In another work, one machine-learning model took longitudinal brain scans and patient classifiers such as age to make informed decisions about the presence of AD. This model was able to predict cases of the disease with a 97.58% accuracy rating11. In work18, convolutional neural networks were used to detect AD patients from stable controls with an accuracy of 88%. Research has shown the grey-and-white matter ratio (GWR) decreases as the disease progresses19. The work in20 studied the changes in brain volume, focusing on the occipital lobe and hippocampal region. In a recent study, Agarwal et al. labeled cognitively normal, AD, and mild cognitive impairment using CNN-based DL models21 and achieved promising results. CCN-based feature extraction is done automatically by feeding the images to the model raw or after the preprocessing stage. The origin of the obtained features is not completely known. Considering that the brain has a very complicated structure and the etiology of AD is unknown, there is a need to develop mathematical descriptors to define the structure and changes in the brain. The advantage of our work is the hand-crafted feature modeling. The state-of-the-art works in the literature use CNN or similar deep-learning techniques to extract features to detect the AD stages. The performance of those models highly depends on the size of the dataset. Another work22 used hybrid clustering and a game theory-based approach to monitor the progress of AD using MRI images. Their work consisted of stages-registration, skull stripping, histogram normalization, feature selection, segmentation, and classification. Calculated features were based on the co-occurrence matrix. Evaluation of the work was limited to three performance metrics—accuracy, sensitivity, and specificity—and three previous studies. They reported accuracies between 83.45 and 88.83% with balanced sensitivity and specificity on the OASIS dataset. In our work, we mathematically modeled a set of features based on the histogram of the contrast enhanced MRI images that can be used to track Alzheimer's disease progression. In addition to employing supervised classifiers, unsupervised or rule-based classifiers can be designed using the proposed features.

Conclusion

This work developed a model for tracking Alzheimer's disease progression. An adaptive multi-thresholding algorithm was proposed, and a set of novel features were mathematically defined. The system was evaluated on the Kaggle dataset consisting of non-demented, very mild, mild, and moderate dementia MRI images. The algorithm was based on the geometric shape of the envelope of the smoothed histogram. The grey and white matter were segmented using the obtained threshold values. The features included the grey-to-white matter ratio, shrinkage, slope values, white and grey matter volume, statistical moments, and distance parameters. The MRMR feature ranking algorithm, used for feature ranking and selection, showed high confidence for the five features containing \(T{h}_{1}\), the mean intensity and volume of the white matter, \({d}_{1}\), and shrinkage.

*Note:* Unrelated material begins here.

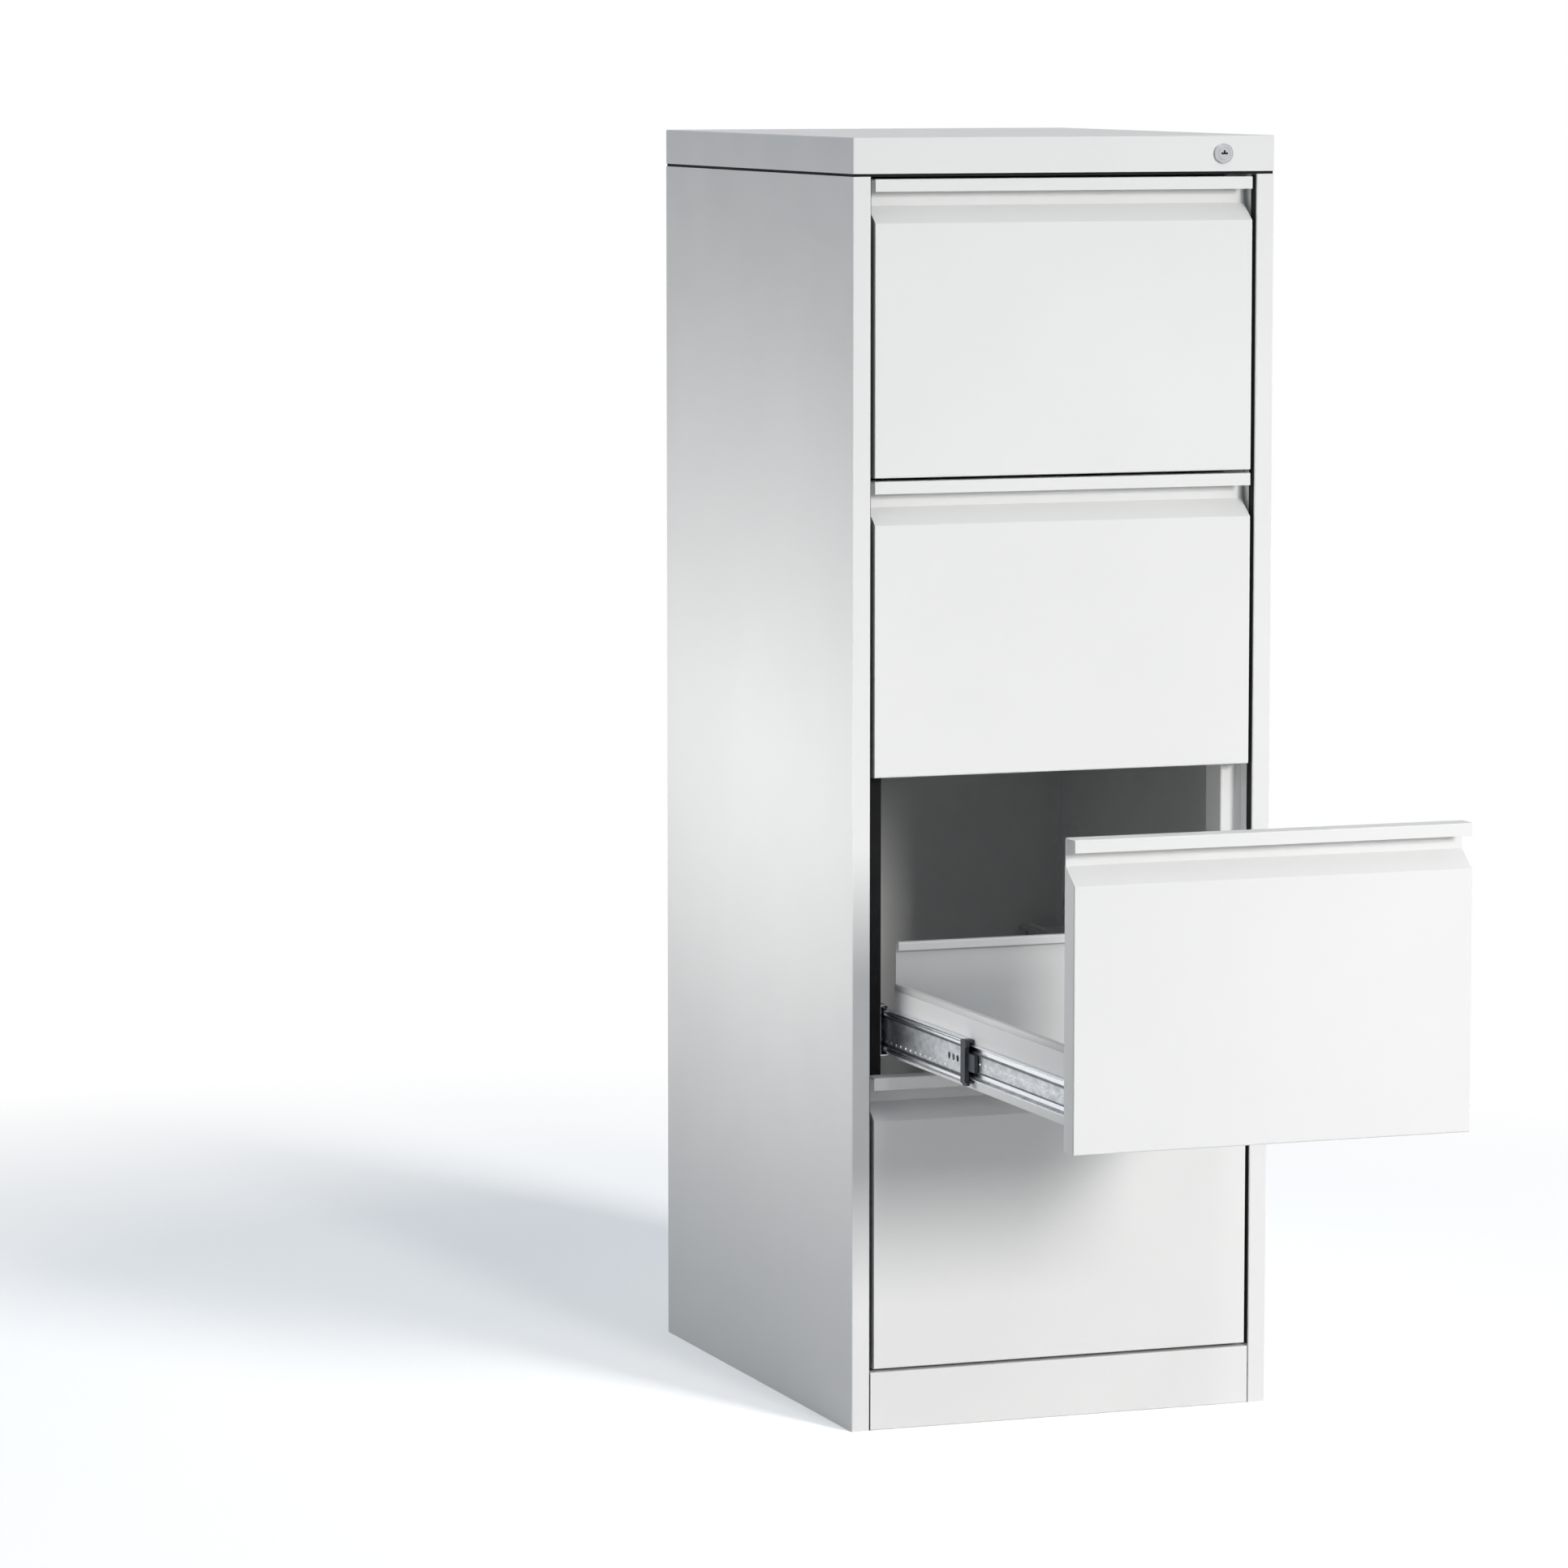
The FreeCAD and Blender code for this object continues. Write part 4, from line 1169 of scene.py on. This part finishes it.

The proposed model was evaluated by various classification algorithms—decision tree, discriminant analysis, Naïve Bayes, SVM, KNN, ensemble, and neural network classifiers. Performance metrics were accuracy, recall, specificity, precision, F1 score, Matthews correlation coefficient, and Kappa values. Discriminant analysis, SVM, ensemble, and neural network classifiers achieved perfect accuracy using all features.